Heads-up: This post contains some dark images, but I’m letting them out in the hopes of letting some sunlight in, shining some light onto what I’m sure many struggle with.
The moment starts out mundanely enough. Standing in line for coffee at our local donut shop, I attempt to distract myself from the racks of be-sprinkled options behind the counter by giving all my attention to silent TV monitor hanging from the ceiling. Then there it is, the scrolling headline of the mid-day news about the local schoolworker accused of sexually assaulting a student with a developmental delay, and I’m real, real gone, as Van Morrison says. An invisible hand has punched me solidly in the gut, and for the next few hours I’m walking, weak-kneed, in a terror-induced fog.
This has been happening for a while, this getting overcome by stories of abuse when I least expect them. Half-heartedly skimming down my Facebook wall, I come across a headline (courtesy of the disability organization that I apparently “Like”) about two adults with developmental disabilities who have been found locked in a basement by a couple who stole their Social Security checks. That I do not wretch is a miracle. Or in class, watching an inspirational short film about disability reform, images of neglected “students” from an institution in the 1950’s flicker by, and it’s all I can do to get myself out of the room before convulsing in tears in the hallway.
These images come when I least expect them, when I’m least prepared. They are the distillation of my very real but unspoken terror: When I am dead, who will protect my vulnerable, trusting son from abuse? (There, I said it.)
Buddhists might say that I have found my charnel ground: the above-ground sites of ancient and medieval India and the Himalayas, where corpses were left to decay naturally with the help of scavengers and the elements. It is said that the Buddha encouraged his students to meditate in charnel grounds as a way of releasing the ultimate attachment: the attachment to one’s body and to this life itself. The practice was meant to be uncomfortable and challenging. Kind of like a spiritual Tough Mudder. Get through this and all else will be a cakewalk. Not sure there’s a “getting through” this, but I would like to be able to not burst into tears in a meeting. So it could be worth practicing.
Pema Chödrön guided us through a Charnel Ground Practice when I went to her retreat this past fall. Her advice: To build your tolerance, don’t try to stay engaged for too long. For 30 seconds at most, just be with the feeling, the terror, the rage, whatever it is and then retreat. Breathe through your nose, not your mouth, which is more likely to bring the feelings up to the surface. Stroke your arm, which does something biologically to calm you down. Think about something else. Like any muscle, over straining causes injury, sometimes irreparably so, so don’t overdo it.

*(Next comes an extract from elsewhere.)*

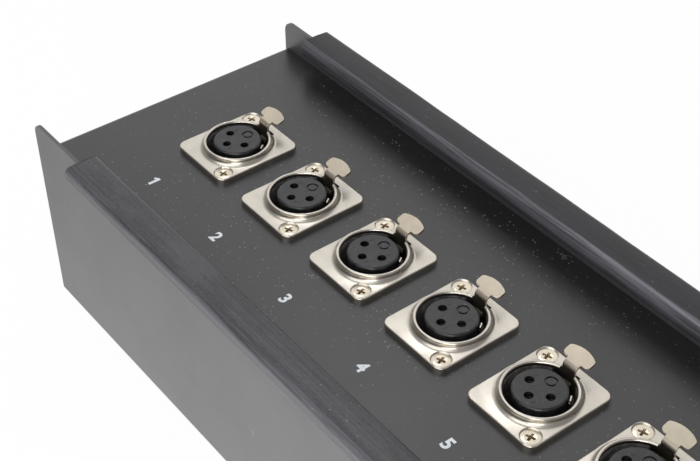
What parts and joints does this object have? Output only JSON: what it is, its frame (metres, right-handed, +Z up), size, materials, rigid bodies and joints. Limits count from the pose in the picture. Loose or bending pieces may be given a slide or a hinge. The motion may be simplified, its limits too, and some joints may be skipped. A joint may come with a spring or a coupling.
{
  "type": "stage box snake",
  "caption": "Stage box with a row of latching microphone sockets sunk between rubber-edged steel lips, on feet, with a cable gland at one end.",
  "frame": {"origin": "centre of the whole part's footprint, on the plane that the feet stand on", "axes": "+X along the row of sockets towards the cable gland, +Y towards the latches, +Z up"},
  "size_m": [0.3584, 0.1124, 0.0804],
  "materials": {
    "paint": "satin",
    "strip_rubber": "semi-gloss",
    "foot_rubber": "matte",
    "zinc": "zinc plated",
    "screw_nickel": "nickel plated",
    "pin_steel": "bright",
    "nickel": "satin nickel",
    "insert_plastic": "fine",
    "contact_brass": "gilded",
    "gland_plastic": "fine"
  },
  "bodies": {
    "box": {"tray": "paint", "chassis": "paint", "front_strip": "strip_rubber", "rear_strip": "strip_rubber", "feet": "foot_rubber", "foot_screws": "zinc", "foot_nuts": "zinc", "case_screws": "zinc", "case_nuts": "zinc", "socket_screws": "screw_nickel", "socket_nuts": "zinc", "socket_liners": "insert_plastic", "insert_bases": "insert_plastic", "latch_pins": "pin_steel", "ground_tongues": "nickel", "gland_body": "gland_plastic", "gland_washer": "foot_rubber", "gland_locknut": "gland_plastic", "gland_seal": "foot_rubber", "gland_cap": "gland_plastic", "socket_shell_1": "nickel", "socket_shell_2": "nickel", "socket_shell_3": "nickel", "socket_shell_4": "nickel", "socket_shell_5": "nickel", "socket_shell_6": "nickel", "socket_shell_7": "nickel", "socket_shell_8": "nickel", "socket_insert_1": "insert_plastic", "socket_insert_2": "insert_plastic", "socket_insert_3": "insert_plastic", "socket_insert_4": "insert_plastic", "socket_insert_5": "insert_plastic", "socket_insert_6": "insert_plastic", "socket_insert_7": "insert_plastic", "socket_insert_8": "insert_plastic", "socket_contacts_1": "contact_brass", "socket_contacts_2": "contact_brass", "socket_contacts_3": "contact_brass", "socket_contacts_4": "contact_brass", "socket_contacts_5": "contact_brass", "socket_contacts_6": "contact_brass", "socket_contacts_7": "contact_brass", "socket_contacts_8": "contact_brass"},
    "latch_body_1": {"latch_1": "nickel", "latch_spring_1": "pin_steel"},
    "latch_body_2": {"latch_2": "nickel", "latch_spring_2": "pin_steel"},
    "latch_body_3": {"latch_3": "nickel", "latch_spring_3": "pin_steel"},
    "latch_body_4": {"latch_4": "nickel", "latch_spring_4": "pin_steel"},
    "latch_body_5": {"latch_5": "nickel", "latch_spring_5": "pin_steel"},
    "latch_body_6": {"latch_6": "nickel", "latch_spring_6": "pin_steel"},
    "latch_body_7": {"latch_7": "nickel", "latch_spring_7": "pin_steel"},
    "latch_body_8": {"latch_8": "nickel", "latch_spring_8": "pin_steel"}
  },
  "joints": [
    {"name": "latch_hinge_1", "type": "hinge", "parent": "box", "child": "latch_body_1", "pos_m": [-0.13795, 0.01105, 0.0605], "axis": [-1, 0, 0], "range_deg": [0, 5], "stiffness_Nm_per_rad": 0.05, "springref_deg": -5.73},
    {"name": "latch_hinge_2", "type": "hinge", "parent": "box", "child": "latch_body_2", "pos_m": [-0.10225, 0.01105, 0.0605], "axis": [-1, 0, 0], "range_deg": [0, 5], "stiffness_Nm_per_rad": 0.05, "springref_deg": -5.73},
    {"name": "latch_hinge_3", "type": "hinge", "parent": "box", "child": "latch_body_3", "pos_m": [-0.06655, 0.01105, 0.0605], "axis": [-1, 0, 0], "range_deg": [0, 5], "stiffness_Nm_per_rad": 0.05, "springref_deg": -5.73},
    {"name": "latch_hinge_4", "type": "hinge", "parent": "box", "child": "latch_body_4", "pos_m": [-0.03085, 0.01105, 0.0605], "axis": [-1, 0, 0], "range_deg": [0, 5], "stiffness_Nm_per_rad": 0.05, "springref_deg": -5.73},
    {"name": "latch_hinge_5", "type": "hinge", "parent": "box", "child": "latch_body_5", "pos_m": [0.00485, 0.01105, 0.0605], "axis": [-1, 0, 0], "range_deg": [0, 5], "stiffness_Nm_per_rad": 0.05, "springref_deg": -5.73},
    {"name": "latch_hinge_6", "type": "hinge", "parent": "box", "child": "latch_body_6", "pos_m": [0.04055, 0.01105, 0.0605], "axis": [-1, 0, 0], "range_deg": [0, 5], "stiffness_Nm_per_rad": 0.05, "springref_deg": -5.73},
    {"name": "latch_hinge_7", "type": "hinge", "parent": "box", "child": "latch_body_7", "pos_m": [0.07625, 0.01105, 0.0605], "axis": [-1, 0, 0], "range_deg": [0, 5], "stiffness_Nm_per_rad": 0.05, "springref_deg": -5.73},
    {"name": "latch_hinge_8", "type": "hinge", "parent": "box", "child": "latch_body_8", "pos_m": [0.11195, 0.01105, 0.0605], "axis": [-1, 0, 0], "range_deg": [0, 5], "stiffness_Nm_per_rad": 0.05, "springref_deg": -5.73}
  ]
}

I think it’s working. In the past, these images were so terrorizing that it’s one of the reasons I avoided engaging with the disability world at all. I didn’t have the capacity to handle even a split-second consciousness of these possibilities. But now that I’ve taken the leap into the deep end of advocacy and activism, these stories are everywhere and there is reason to practice tolerating them. If I want to understand how to eliminate the circumstances that make these atrocities possible from happening in the first place, I have to engage.
Part of living fully and deeply means learning, if not to get comfortable with, then to at least tolerate the presence of great sorrow without turning away. Facing our deepest fears, if only for a few seconds from time to time, we can learn to be there for each other, not get carried off by our fears, and stay present and aware of what is needed of us in the moment to make things better for all.